EXERCISE DETAILS ▸ Print exactly the part opening with the line containing "obj.data = obj.data.copy()" and closing with the line containing "BELOW_ALL, ABOVE_ALL = -11.0, 18.0", with both of those lines included.

COLLECTED DATA ▸
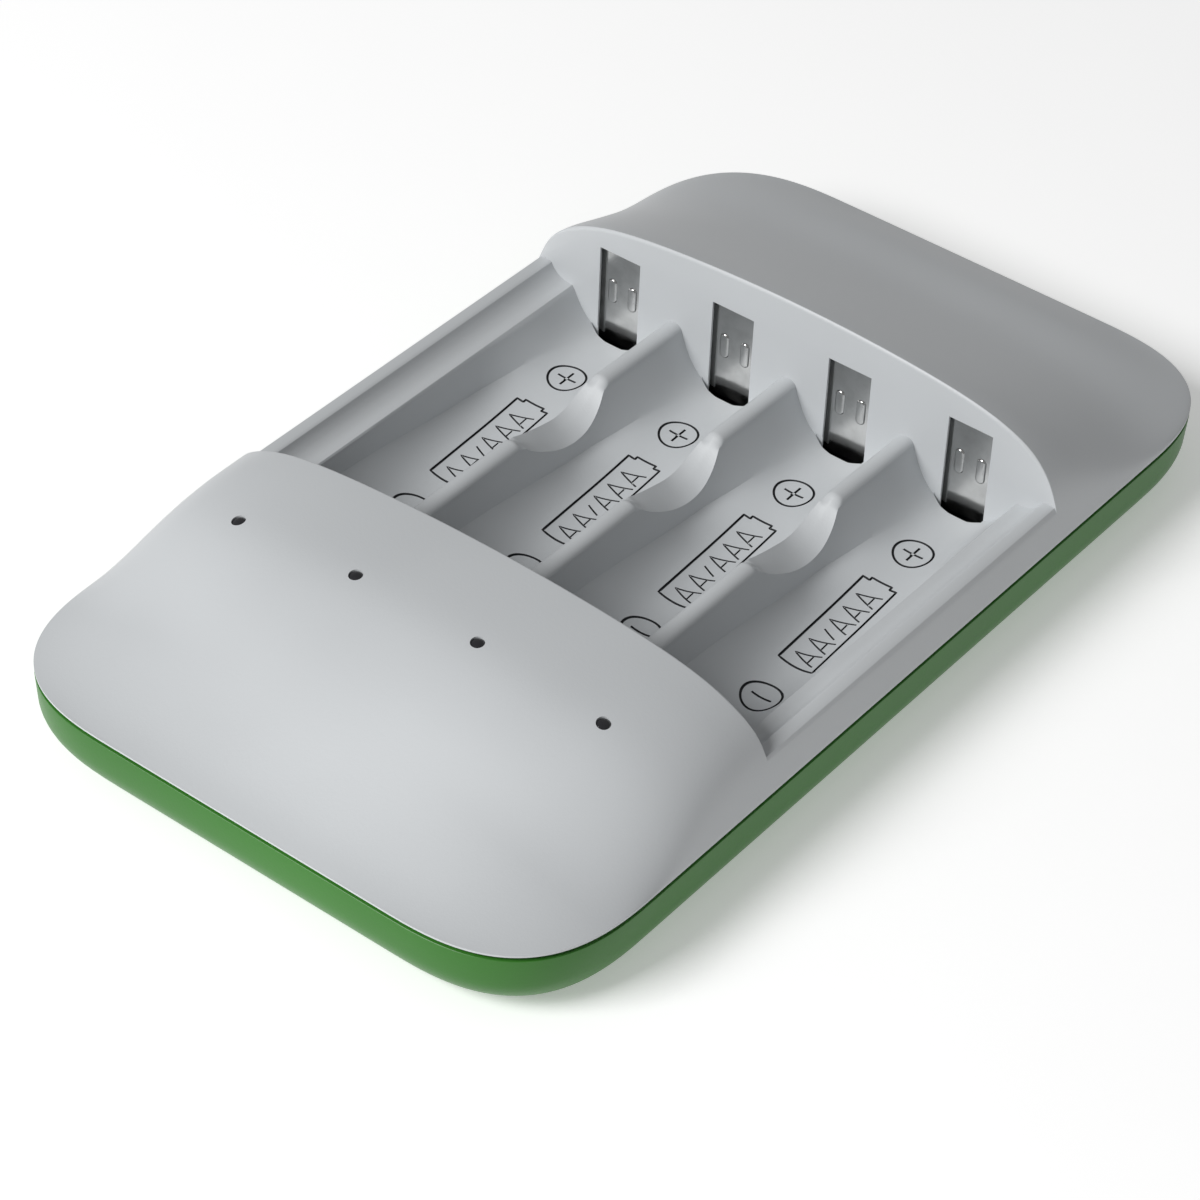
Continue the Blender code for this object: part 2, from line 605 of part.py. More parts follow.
def slider_spring(number, x, mat):
    """A coil of round wire along Y."""
    wire = SPRING_WIRE / 2
    start = spring_start() - wire
    length = SPRING_LENGTH - SPRING_WIRE
    steps = SPRING_TURNS * 8
    rings = []
    for i in range(steps + 1):
        share = i / steps
        a = 2 * math.pi * SPRING_TURNS * share
        radius = SPRING_R - wire
        y = start - length * share
        out = np.array([math.cos(a), 0.0, math.sin(a)])
        rise = np.array([0.0, -1.0, 0.0])
        centre = np.array([x, y, SPRING_Z]) + radius * out
        ring = []
        for k in range(5):
            b = 2 * math.pi * k / 5
            ring.append(tuple(centre + wire * (math.cos(b) * out + math.sin(b) * rise)))
        rings.append(ring)
    add_object(f"slider_spring_{number}", *loft(rings), mat)


def spring_terminal(number, x, mat):
    """A plate that the spring pushes on, soldered under the LED board."""
    y = spring_start() - SPRING_LENGTH - CLEARANCE / 2
    low = SLIDER_Z + SLIDER_THICK + CLEARANCE
    profile = [(y, low), (y, LED_BOARD_Z - SOLDER_GAP - TERMINAL_THICK),
               (y + 0.0022, LED_BOARD_Z - SOLDER_GAP - TERMINAL_THICK), (y + 0.0022, LED_BOARD_Z - SOLDER_GAP),
               (y - TERMINAL_THICK, LED_BOARD_Z - SOLDER_GAP), (y - TERMINAL_THICK, low)]
    half = TERMINAL_WIDTH / 2
    add_object(f"spring_terminal_{number}", *across(profile, x - half, x + half), mat)


def light_pipe(number, x, mat):
    """A rod from just over the LED to the hood's surface, with a collar under the skin."""
    base = LED_BOARD_Z + BOARD_THICK + SOLDER_GAP + LED_SIZE[2] + SOLDER_GAP
    rings = [[(a, b, base) for a, b in disc(x, LED_Y, PIPE_R, 16)]]
    rings.append([(a, b, float(surface(a, b)) - PIPE_SINK) for a, b in disc(x, LED_Y, PIPE_R, 16)])
    crown = float(surface(x, LED_Y)) + PIPE_SINK / 2
    rings.append([(a, b, crown) for a, b in disc(x, LED_Y, PIPE_R / 2, 16)])
    add_object(f"light_pipe_{number}", *loft(rings), mat)


def status_led(number, x, mat):
    base = LED_BOARD_Z + BOARD_THICK + SOLDER_GAP
    long, wide, tall = LED_SIZE
    add_object(f"status_led_{number}", *box(x - long / 2, x + long / 2, LED_Y - wide / 2, LED_Y + wide / 2,
                                            base, base + tall), mat)


def power_inlet(mat):
    """A small rounded socket: a thin metal sleeve, closed at the back, with a flat tongue inside."""
    width, depth, height = INLET_SIZE
    mouth = LENGTH / 2 - INLET_SINK
    z = inlet_z()
    body = add_object("power_inlet", *along(rounded(0.0, z, width, height, height * 0.45, 5), mouth - depth,
                                            mouth), mat)
    inner = rounded(0.0, z, width - 2 * INLET_WALL, height - 2 * INLET_WALL, height * 0.36, 5)
    bore = along(inner, mouth - depth + 3 * INLET_WALL, mouth + SKIN)
    combine(body, add_object("inlet_bore", *bore), "DIFFERENCE")
    wide, reach, thick = INLET_TONGUE
    tongue = box(-wide / 2, wide / 2, mouth - depth + INLET_WALL, mouth - depth + 3 * INLET_WALL + reach,
                 z - thick / 2, z + thick / 2)
    combine(body, add_object("inlet_tongue", *tongue), "UNION")


def boards(green, chip, metal, sleeve):
    z0, z1 = LED_BOARD_Z, LED_BOARD_Z + BOARD_THICK
    add_object("led_board", *box(-LED_BOARD_X, LED_BOARD_X, *LED_BOARD_Y, z0, z1), green)
    z0, z1 = POWER_BOARD_Z, POWER_BOARD_Z + BOARD_THICK
    add_object("power_board", *box(-POWER_BOARD_X, POWER_BOARD_X, *POWER_BOARD_Y, z0, z1), green)
    z = z1 + SOLDER_GAP
    x, y = CHIP_AT
    wide, deep, tall = CHIP_SIZE
    add_object("controller_chip", *box(x - wide / 2, x + wide / 2, y - deep / 2, y + deep / 2, z, z + tall), chip)
    wide, deep, tall = INDUCTOR_SIZE
    coil = rounded(*INDUCTOR_AT, wide, deep, wide * 0.22, 3)
    add_object("power_inductor", *prism(coil, z, z + tall), metal)
    for number, (x, radius, tall) in enumerate(CAPACITORS, 1):
        rings = [[(a, b, z + h) for a, b in disc(x, CAPACITOR_Y, r, 20)]
                 for r, h in ((radius, 0.0), (radius, tall - 0.0004), (radius - 0.0004, tall))]
        add_object(f"filter_capacitor_{number}", *loft(rings), sleeve)


def link_cable(mat):
    """A flat cable beside the bays that joins the two boards."""
    z = (LED_BOARD_Z - SOLDER_GAP, POWER_BOARD_Z + BOARD_THICK + SOLDER_GAP)
    y0, y1 = LED_Y - 0.0016, POWER_BOARD_Y[0] + CABLE_LANDING
    half, thick = CABLE_WIDTH / 2, CABLE_THICK
    path = [(-LED_BOARD_X + 0.0030, y0, z[0]), (-LED_BOARD_X - 0.0010, y0, z[0]),
            (-CABLE_X, y0 + 2 * half, 0.0), (-CABLE_X, y0 + 2 * half + 0.0040, CABLE_Z + 0.0005),
            (-CABLE_X, 0.0, CABLE_Z), (-CABLE_X + 0.0004, y1 - CABLE_LANDING, CABLE_Z),
            (-POWER_BOARD_X - 0.0020, y1, z[1] + 0.0012),
            (-POWER_BOARD_X + 0.0030, y1, z[1])]
    wide = [(0, half, 0), (0, half, 0), (0, 0.4 * half, half), (0, 0, half), (0, 0, half), (0, 0, half),
            (0, half, 0), (0, half, 0)]
    off = [(0, 0, -thick), (0, 0, -thick), (thick, 0, 0), (thick, 0, 0), (thick, 0, 0), (thick, 0, 0),
           (0, 0, thick), (0, 0, thick)]
    rings = []
    for p, w, t in zip(path, wide, off):
        p, w, t = np.array(p), np.array(w, dtype=float), np.array(t, dtype=float)
        rings.append([tuple(p - w), tuple(p + w), tuple(p + w + t), tuple(p - w + t)])
    cable = add_object("link_cable", *loft(rings), mat)
    cable.modifiers.new("flat_faces", "TRIANGULATE")


def screws(mat):
    for number, (x, y) in enumerate(screw_places(), 1):
        top = SCREW_SEAT_Z - CLEARANCE / 2
        rows = ((SCREW_HEAD_R, top - SCREW_HEAD_H), (SCREW_HEAD_R, top), (SCREW_SHANK_R, top),
                (SCREW_SHANK_R, screw_tip() - SCREW_SHANK_R * 0.6), (SCREW_SHANK_R * 0.5, screw_tip()))
        rings = [[(a, b, z) for a, b in disc(x, y, r, 16)] for r, z in rows]
        body = add_object(f"housing_screw_{number}", *loft(rings), mat)
        low, high = top - SCREW_HEAD_H - OVERLAP, top - SCREW_HEAD_H * 0.45
        arm, half = SCREW_HEAD_R * 0.6, SCREW_HEAD_R * 0.14
        cross = [(half, half), (half, arm), (-half, arm), (-half, half), (-arm, half), (-arm, -half),
                 (-half, -half), (-half, -arm), (half, -arm), (half, -half), (arm, -half), (arm, half)]
        recess = prism([(x + a, y + b) for a, b in cross], low, high)
        combine(body, add_object(f"screw_recess_{number}", *recess), "DIFFERENCE")


def feet(mat):
    for number, (x, y) in enumerate(foot_places(), 1):
        top = -SHELL_DEPTH + FOOT_RECESS - SOLDER_GAP
        low = -SHELL_DEPTH - FOOT_STAND
        rings = [[(a, b, z) for a, b in disc(x, y, r, 24)]
                 for r, z in ((FOOT_R - 0.0003, low), (FOOT_R, low + 0.0003), (FOOT_R, top))]
        add_object(f"rubber_foot_{number}", *loft(rings), mat)


def build():
    for obj in list(bpy.data.objects):
        bpy.data.objects.remove(obj)
    grey = material("housing", (0.60, 0.61, 0.62), 0.0, 0.45)
    green = material("shell", (0.06, 0.25, 0.04), 0.0, 0.35)
    nickel = material("contact_steel", (0.62, 0.62, 0.60), 1.0, 0.28)
    spring = material("spring_steel", (0.50, 0.50, 0.50), 1.0, 0.30)
    lens = material("light_pipe", (0.03, 0.03, 0.035), 0.0, 0.15)
    led = material("led", (0.85, 0.85, 0.80), 0.0, 0.30)
    board = material("circuit_board", (0.02, 0.18, 0.08), 0.0, 0.40)
    chip = material("chip_body", (0.03, 0.03, 0.03), 0.0, 0.50)
    ferrite = material("coil_body", (0.10, 0.10, 0.11), 0.0, 0.55)
    sleeve = material("capacitor_can", (0.65, 0.65, 0.66), 1.0, 0.35)
    cable = material("flat_cable", (0.80, 0.80, 0.78), 0.0, 0.50)
    steel = material("screw_steel", (0.45, 0.45, 0.45), 1.0, 0.35)
    inlet = material("inlet_steel", (0.60, 0.60, 0.60), 1.0, 0.30)
    rubber = material("foot_rubber", (0.04, 0.04, 0.04), 0.0, 0.80)

    top_housing(grey)
    bottom_shell(green)
    for number, x in enumerate(BAY_X, 1):
        positive_contact(number, x, nickel)
        negative_slider(number, x, nickel)
        slider_spring(number, x, spring)
        spring_terminal(number, x, nickel)
        light_pipe(number, x, lens)
        status_led(number, x, led)
    boards(board, chip, ferrite, sleeve)
    link_cable(cable)
    power_inlet(inlet)
    screws(steel)
    feet(rubber)


build()
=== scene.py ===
"""The look of the four-bay AA and AAA charger: fine mouldings, engraved marks, plated contacts, light.

Lengths are in millimetres about the parting plane of the two mouldings until place() turns them into
metres and lifts them by PARTING.
"""
import math

import bpy
import numpy as np
from mathutils import Matrix


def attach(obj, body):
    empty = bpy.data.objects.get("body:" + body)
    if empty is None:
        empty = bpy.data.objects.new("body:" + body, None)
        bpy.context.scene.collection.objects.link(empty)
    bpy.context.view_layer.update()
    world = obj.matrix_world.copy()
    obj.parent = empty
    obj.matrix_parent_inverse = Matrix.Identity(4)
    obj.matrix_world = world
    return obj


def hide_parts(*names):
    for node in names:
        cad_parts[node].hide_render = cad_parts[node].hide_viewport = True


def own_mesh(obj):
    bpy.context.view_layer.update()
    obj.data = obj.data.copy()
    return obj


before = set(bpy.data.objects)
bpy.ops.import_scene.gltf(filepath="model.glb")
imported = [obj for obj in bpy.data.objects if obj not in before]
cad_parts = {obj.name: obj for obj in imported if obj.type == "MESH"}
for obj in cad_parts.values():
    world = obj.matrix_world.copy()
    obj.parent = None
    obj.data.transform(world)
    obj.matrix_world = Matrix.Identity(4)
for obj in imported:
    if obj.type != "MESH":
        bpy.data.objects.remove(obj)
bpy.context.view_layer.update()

# The mouldings, as in the part's source
WIDE, LONG, CORNER, CORNER_POWER = 78.0, 134.2, 20.0, 2.8
FOOT_STAND, SHELL_DEPTH = 0.5, 9.0
PARTING = FOOT_STAND + SHELL_DEPTH
EDGE_DROP, EDGE_SHOWN, PARTING_GAP = 0.5, 0.25, 0.3
SKIN, SHELL_WALL, FLOOR_THICK, GAP = 1.6, 1.5, 1.2, 0.3
TONGUE_THICK, TONGUE_DEPTH = 1.2, 2.0
HOOD_EDGE, WALL = -26.9, 28.3
HOOD_CROWN = ((-67.1, 0.0), (-61.0, 2.3), (-54.0, 6.1), (-46.5, 9.9), (-39.4, 12.0), (-26.9, 12.5))
DECK_CROWN = ((28.3, 14.6), (34.0, 12.2), (40.0, 9.6), (46.0, 6.9), (52.0, 4.75), (58.0, 3.45),
              (62.5, 2.3), (67.1, 0.0))
CROWN_BLUR, DIP_BLUR, BLUR_STEP = 2.2, 0.7, 0.05
CROSS_SAG, SIDE_SLOPE, BLEND_POWER = 0.000165, 3.3, 6
EDGE_POWER, HOOD_POWER, DECK_POWER = 8.0, 3.6, 3.0
EDGE_ROOT, HOOD_ROOT, DECK_ROOT = 2.0, 1.0, 1.2
HOOD_EVEN, HOOD_CHANGE = 4.0, 24.0
BELOW_ALL, ABOVE_ALL = -11.0, 18.0

# Bays
PITCH, RIDGE_TOP, RIDGE_ROUND = 17.0, 3.8, 1.2
RIDGE_BEND, RIDGE_FOOT = 0.8 * RIDGE_ROUND, PITCH / 2 - RIDGE_ROUND
HOLLOW_FROM, HOLLOW_RUN, HOLLOW_POWER, SIDE_HOLLOW_POWER = 13.0, 12.0, 3.3, 3.0
BAY_X = (-1.5 * PITCH, -0.5 * PITCH, 0.5 * PITCH, 1.5 * PITCH)
BAY_END = -31.0
FLOOR_CENTRE = ((-31.0, -5.9), (-9.8, -5.8), (3.2, -4.8), (18.2, -3.4), (28.3, -3.2))
FLOOR_HALF = ((-31.0, 6.8), (-14.8, 6.7), (8.2, 6.2), (16.0, 4.8), (28.3, 3.3))
FLOOR_LINE = ((-31.0, -1.2), (-14.8, -1.3), (8.2, -2.9), (18.0, -2.2), (28.3, -2.15))
SCOOP_LOW = ((-2.7, 4.0), (-1.1, 2.4), (1.4, 0.8), (4.4, -0.5), (6.8, -0.9), (8.8, -0.7), (10.6, 0.3),
             (12.2, 1.8), (14.4, 4.0))
SCOOP_HIGH = ((-2.7, 4.0), (-0.9, 2.9), (2.0, 1.9), (5.0, 1.1), (7.6, 0.6), (9.4, 0.8), (11.0, 1.6),
              (12.6, 2.7), (14.4, 4.0))
SCOOP_TURN, SCOOP_BEND = 0.9, 0.1
LEDGE_X, LEDGE_Z, LEDGE_SOFT, FLANK_SHARE = 32.5, 1.9, 0.12, 0.94
RIM = ((32.5, 1.9), (33.7, 2.0), (34.8, 2.45), (35.6, 3.2), (36.1, 3.9), (36.9, 3.95), (37.5, 3.9),
       (37.95, 3.35), (38.55, 1.5), (39.5, -1.4))
RIM_TOP = 3.95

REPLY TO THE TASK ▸
    obj.data = obj.data.copy()
    return obj


before = set(bpy.data.objects)
bpy.ops.import_scene.gltf(filepath="model.glb")
imported = [obj for obj in bpy.data.objects if obj not in before]
cad_parts = {obj.name: obj for obj in imported if obj.type == "MESH"}
for obj in cad_parts.values():
    world = obj.matrix_world.copy()
    obj.parent = None
    obj.data.transform(world)
    obj.matrix_world = Matrix.Identity(4)
for obj in imported:
    if obj.type != "MESH":
        bpy.data.objects.remove(obj)
bpy.context.view_layer.update()

# The mouldings, as in the part's source
WIDE, LONG, CORNER, CORNER_POWER = 78.0, 134.2, 20.0, 2.8
FOOT_STAND, SHELL_DEPTH = 0.5, 9.0
PARTING = FOOT_STAND + SHELL_DEPTH
EDGE_DROP, EDGE_SHOWN, PARTING_GAP = 0.5, 0.25, 0.3
SKIN, SHELL_WALL, FLOOR_THICK, GAP = 1.6, 1.5, 1.2, 0.3
TONGUE_THICK, TONGUE_DEPTH = 1.2, 2.0
HOOD_EDGE, WALL = -26.9, 28.3
HOOD_CROWN = ((-67.1, 0.0), (-61.0, 2.3), (-54.0, 6.1), (-46.5, 9.9), (-39.4, 12.0), (-26.9, 12.5))
DECK_CROWN = ((28.3, 14.6), (34.0, 12.2), (40.0, 9.6), (46.0, 6.9), (52.0, 4.75), (58.0, 3.45),
              (62.5, 2.3), (67.1, 0.0))
CROWN_BLUR, DIP_BLUR, BLUR_STEP = 2.2, 0.7, 0.05
CROSS_SAG, SIDE_SLOPE, BLEND_POWER = 0.000165, 3.3, 6
EDGE_POWER, HOOD_POWER, DECK_POWER = 8.0, 3.6, 3.0
EDGE_ROOT, HOOD_ROOT, DECK_ROOT = 2.0, 1.0, 1.2
HOOD_EVEN, HOOD_CHANGE = 4.0, 24.0
BELOW_ALL, ABOVE_ALL = -11.0, 18.0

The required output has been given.